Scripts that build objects
— Begin —

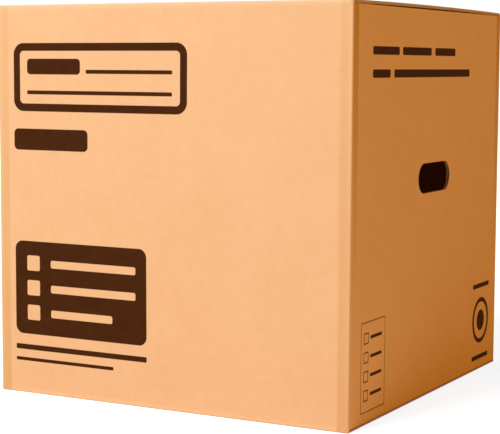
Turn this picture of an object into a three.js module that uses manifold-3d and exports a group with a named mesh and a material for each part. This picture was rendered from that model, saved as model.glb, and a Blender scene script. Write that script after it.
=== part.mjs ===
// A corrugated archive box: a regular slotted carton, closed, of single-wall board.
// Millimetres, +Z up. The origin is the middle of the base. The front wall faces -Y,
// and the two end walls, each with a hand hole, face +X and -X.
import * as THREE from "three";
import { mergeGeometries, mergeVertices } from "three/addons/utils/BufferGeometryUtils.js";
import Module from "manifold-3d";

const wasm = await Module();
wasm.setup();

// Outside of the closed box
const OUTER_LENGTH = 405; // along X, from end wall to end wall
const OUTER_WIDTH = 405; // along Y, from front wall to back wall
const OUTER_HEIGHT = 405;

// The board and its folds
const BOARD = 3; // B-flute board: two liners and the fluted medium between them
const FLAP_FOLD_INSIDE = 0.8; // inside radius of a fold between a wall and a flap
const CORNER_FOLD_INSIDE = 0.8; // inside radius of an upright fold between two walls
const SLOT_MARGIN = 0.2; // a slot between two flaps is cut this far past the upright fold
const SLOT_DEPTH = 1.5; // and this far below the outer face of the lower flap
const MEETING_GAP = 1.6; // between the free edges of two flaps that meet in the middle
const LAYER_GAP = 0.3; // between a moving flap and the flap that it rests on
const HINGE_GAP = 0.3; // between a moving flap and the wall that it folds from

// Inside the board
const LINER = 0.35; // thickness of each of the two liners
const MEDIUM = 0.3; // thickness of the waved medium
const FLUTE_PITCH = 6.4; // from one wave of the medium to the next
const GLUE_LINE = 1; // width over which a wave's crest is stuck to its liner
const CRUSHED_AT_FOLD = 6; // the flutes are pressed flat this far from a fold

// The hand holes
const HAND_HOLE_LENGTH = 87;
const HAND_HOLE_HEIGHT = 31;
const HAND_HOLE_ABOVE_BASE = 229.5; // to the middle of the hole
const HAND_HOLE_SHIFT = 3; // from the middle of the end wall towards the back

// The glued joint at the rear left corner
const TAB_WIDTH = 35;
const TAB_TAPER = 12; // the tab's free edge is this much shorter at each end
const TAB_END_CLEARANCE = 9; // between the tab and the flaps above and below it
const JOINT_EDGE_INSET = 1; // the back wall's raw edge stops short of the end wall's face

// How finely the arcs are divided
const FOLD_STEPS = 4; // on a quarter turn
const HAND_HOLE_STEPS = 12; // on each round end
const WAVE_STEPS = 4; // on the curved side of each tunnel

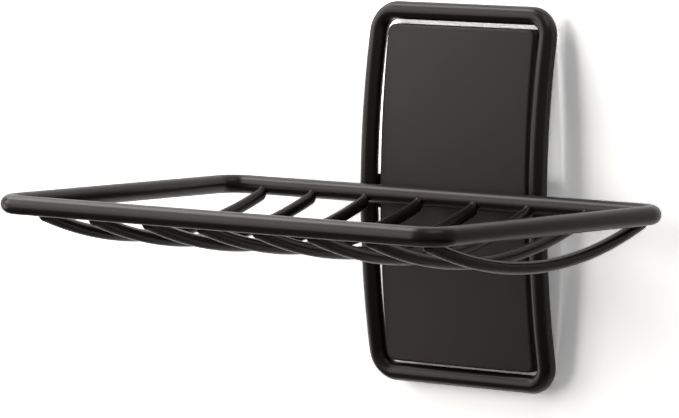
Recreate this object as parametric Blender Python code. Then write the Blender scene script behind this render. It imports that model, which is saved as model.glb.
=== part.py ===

— End —

# Problem requirements
Every record shown above should be written out again exactly.

# Solution to this task
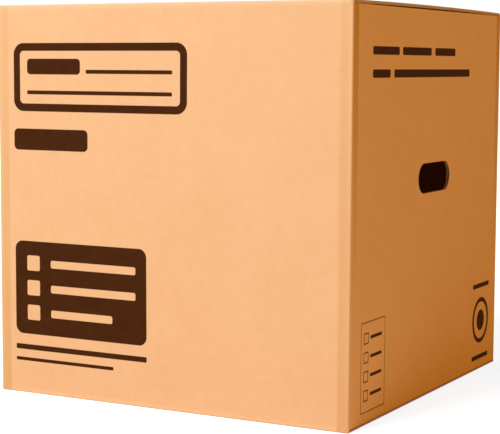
Turn this picture of an object into a three.js module that uses manifold-3d and exports a group with a named mesh and a material for each part. This picture was rendered from that model, saved as model.glb, and a Blender scene script. Write that script after it.
=== part.mjs ===
// A corrugated archive box: a regular slotted carton, closed, of single-wall board.
// Millimetres, +Z up. The origin is the middle of the base. The front wall faces -Y,
// and the two end walls, each with a hand hole, face +X and -X.
import * as THREE from "three";
import { mergeGeometries, mergeVertices } from "three/addons/utils/BufferGeometryUtils.js";
import Module from "manifold-3d";

const wasm = await Module();
wasm.setup();

// Outside of the closed box
const OUTER_LENGTH = 405; // along X, from end wall to end wall
const OUTER_WIDTH = 405; // along Y, from front wall to back wall
const OUTER_HEIGHT = 405;

// The board and its folds
const BOARD = 3; // B-flute board: two liners and the fluted medium between them
const FLAP_FOLD_INSIDE = 0.8; // inside radius of a fold between a wall and a flap
const CORNER_FOLD_INSIDE = 0.8; // inside radius of an upright fold between two walls
const SLOT_MARGIN = 0.2; // a slot between two flaps is cut this far past the upright fold
const SLOT_DEPTH = 1.5; // and this far below the outer face of the lower flap
const MEETING_GAP = 1.6; // between the free edges of two flaps that meet in the middle
const LAYER_GAP = 0.3; // between a moving flap and the flap that it rests on
const HINGE_GAP = 0.3; // between a moving flap and the wall that it folds from

// Inside the board
const LINER = 0.35; // thickness of each of the two liners
const MEDIUM = 0.3; // thickness of the waved medium
const FLUTE_PITCH = 6.4; // from one wave of the medium to the next
const GLUE_LINE = 1; // width over which a wave's crest is stuck to its liner
const CRUSHED_AT_FOLD = 6; // the flutes are pressed flat this far from a fold

// The hand holes
const HAND_HOLE_LENGTH = 87;
const HAND_HOLE_HEIGHT = 31;
const HAND_HOLE_ABOVE_BASE = 229.5; // to the middle of the hole
const HAND_HOLE_SHIFT = 3; // from the middle of the end wall towards the back

// The glued joint at the rear left corner
const TAB_WIDTH = 35;
const TAB_TAPER = 12; // the tab's free edge is this much shorter at each end
const TAB_END_CLEARANCE = 9; // between the tab and the flaps above and below it
const JOINT_EDGE_INSET = 1; // the back wall's raw edge stops short of the end wall's face

// How finely the arcs are divided
const FOLD_STEPS = 4; // on a quarter turn
const HAND_HOLE_STEPS = 12; // on each round end
const WAVE_STEPS = 4; // on the curved side of each tunnel

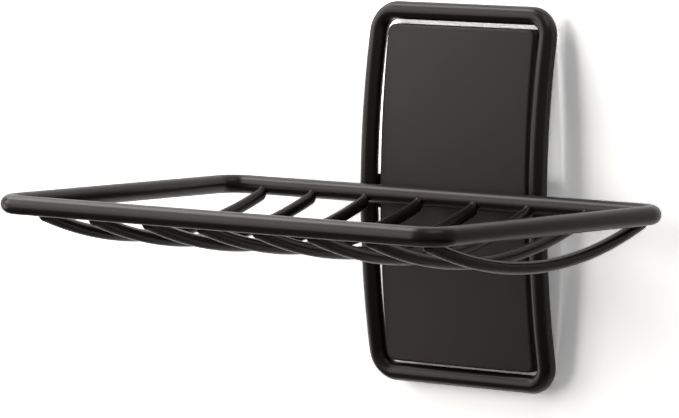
Recreate this object as parametric Blender Python code. Then write the Blender scene script behind this render. It imports that model, which is saved as model.glb.
=== part.py ===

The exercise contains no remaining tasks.